EXERCISE OBJECTIVE ::
Retype word for word the lines lying between the line containing "doc.recompute()" and the line containing "low, high = Vector((1e9,)", together with those two lines themselves, and nothing besides.

======== DATA LINES

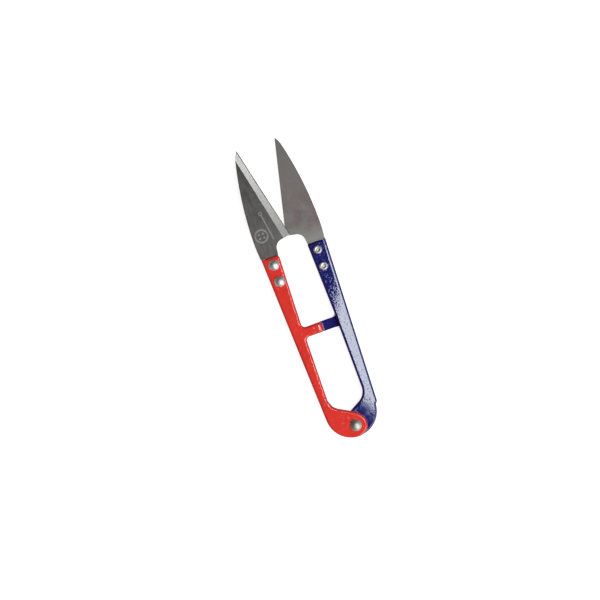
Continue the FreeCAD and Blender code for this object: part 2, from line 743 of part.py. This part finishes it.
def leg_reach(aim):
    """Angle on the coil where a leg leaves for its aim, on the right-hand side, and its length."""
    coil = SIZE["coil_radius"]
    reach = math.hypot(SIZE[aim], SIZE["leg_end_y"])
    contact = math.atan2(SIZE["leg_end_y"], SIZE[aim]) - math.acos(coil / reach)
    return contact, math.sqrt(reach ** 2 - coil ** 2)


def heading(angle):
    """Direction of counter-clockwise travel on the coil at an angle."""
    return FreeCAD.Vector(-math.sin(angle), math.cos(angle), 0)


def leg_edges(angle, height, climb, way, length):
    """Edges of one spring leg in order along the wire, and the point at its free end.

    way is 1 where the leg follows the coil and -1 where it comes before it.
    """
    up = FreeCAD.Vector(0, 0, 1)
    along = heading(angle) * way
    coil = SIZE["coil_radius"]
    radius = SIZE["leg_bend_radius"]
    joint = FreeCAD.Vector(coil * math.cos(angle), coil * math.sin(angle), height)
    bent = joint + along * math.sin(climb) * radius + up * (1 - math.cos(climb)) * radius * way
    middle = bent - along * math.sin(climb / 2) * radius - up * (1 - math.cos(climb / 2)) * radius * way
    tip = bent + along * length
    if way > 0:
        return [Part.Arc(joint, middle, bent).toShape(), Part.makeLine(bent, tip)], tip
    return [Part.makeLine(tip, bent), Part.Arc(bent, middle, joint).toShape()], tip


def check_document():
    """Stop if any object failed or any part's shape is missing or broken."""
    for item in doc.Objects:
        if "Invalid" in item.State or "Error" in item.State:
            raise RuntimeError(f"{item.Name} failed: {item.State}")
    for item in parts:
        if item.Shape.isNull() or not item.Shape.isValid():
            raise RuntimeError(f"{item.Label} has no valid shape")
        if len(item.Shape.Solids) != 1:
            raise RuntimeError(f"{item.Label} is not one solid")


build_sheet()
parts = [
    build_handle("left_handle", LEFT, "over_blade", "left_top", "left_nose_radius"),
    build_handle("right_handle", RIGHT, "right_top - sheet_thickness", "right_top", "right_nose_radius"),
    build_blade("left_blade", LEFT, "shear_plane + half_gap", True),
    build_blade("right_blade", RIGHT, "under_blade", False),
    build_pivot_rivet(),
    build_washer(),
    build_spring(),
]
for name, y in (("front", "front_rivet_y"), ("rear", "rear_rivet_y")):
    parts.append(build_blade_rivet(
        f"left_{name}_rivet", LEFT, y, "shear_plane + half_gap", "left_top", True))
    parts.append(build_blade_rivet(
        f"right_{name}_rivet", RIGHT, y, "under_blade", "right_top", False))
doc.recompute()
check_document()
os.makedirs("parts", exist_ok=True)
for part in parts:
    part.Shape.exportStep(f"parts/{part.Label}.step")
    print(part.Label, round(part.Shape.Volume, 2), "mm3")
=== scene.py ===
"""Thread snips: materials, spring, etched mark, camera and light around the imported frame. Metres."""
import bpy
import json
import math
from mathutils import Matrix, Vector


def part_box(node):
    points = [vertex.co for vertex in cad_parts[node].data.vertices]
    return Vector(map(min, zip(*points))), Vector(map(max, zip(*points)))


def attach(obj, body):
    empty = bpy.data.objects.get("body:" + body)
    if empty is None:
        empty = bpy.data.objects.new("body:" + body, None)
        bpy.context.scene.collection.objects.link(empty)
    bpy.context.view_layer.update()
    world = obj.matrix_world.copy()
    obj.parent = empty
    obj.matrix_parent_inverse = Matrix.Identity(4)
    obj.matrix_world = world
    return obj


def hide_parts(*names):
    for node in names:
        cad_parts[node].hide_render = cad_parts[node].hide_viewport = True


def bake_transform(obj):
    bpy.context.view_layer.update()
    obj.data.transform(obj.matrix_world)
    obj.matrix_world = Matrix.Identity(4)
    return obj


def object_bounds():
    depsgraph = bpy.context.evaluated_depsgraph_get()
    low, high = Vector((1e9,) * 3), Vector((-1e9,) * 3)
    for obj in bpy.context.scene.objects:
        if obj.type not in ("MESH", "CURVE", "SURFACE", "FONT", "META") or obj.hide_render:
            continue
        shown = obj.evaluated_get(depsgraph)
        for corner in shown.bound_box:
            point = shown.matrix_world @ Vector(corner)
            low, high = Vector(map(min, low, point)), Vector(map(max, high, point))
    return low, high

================

RESPONSE TO THE EXERCISE ::
doc.recompute()
check_document()
os.makedirs("parts", exist_ok=True)
for part in parts:
    part.Shape.exportStep(f"parts/{part.Label}.step")
    print(part.Label, round(part.Shape.Volume, 2), "mm3")
=== scene.py ===
"""Thread snips: materials, spring, etched mark, camera and light around the imported frame. Metres."""
import bpy
import json
import math
from mathutils import Matrix, Vector


def part_box(node):
    points = [vertex.co for vertex in cad_parts[node].data.vertices]
    return Vector(map(min, zip(*points))), Vector(map(max, zip(*points)))


def attach(obj, body):
    empty = bpy.data.objects.get("body:" + body)
    if empty is None:
        empty = bpy.data.objects.new("body:" + body, None)
        bpy.context.scene.collection.objects.link(empty)
    bpy.context.view_layer.update()
    world = obj.matrix_world.copy()
    obj.parent = empty
    obj.matrix_parent_inverse = Matrix.Identity(4)
    obj.matrix_world = world
    return obj


def hide_parts(*names):
    for node in names:
        cad_parts[node].hide_render = cad_parts[node].hide_viewport = True


def bake_transform(obj):
    bpy.context.view_layer.update()
    obj.data.transform(obj.matrix_world)
    obj.matrix_world = Matrix.Identity(4)
    return obj


def object_bounds():
    depsgraph = bpy.context.evaluated_depsgraph_get()
    low, high = Vector((1e9,) * 3), Vector((-1e9,) * 3)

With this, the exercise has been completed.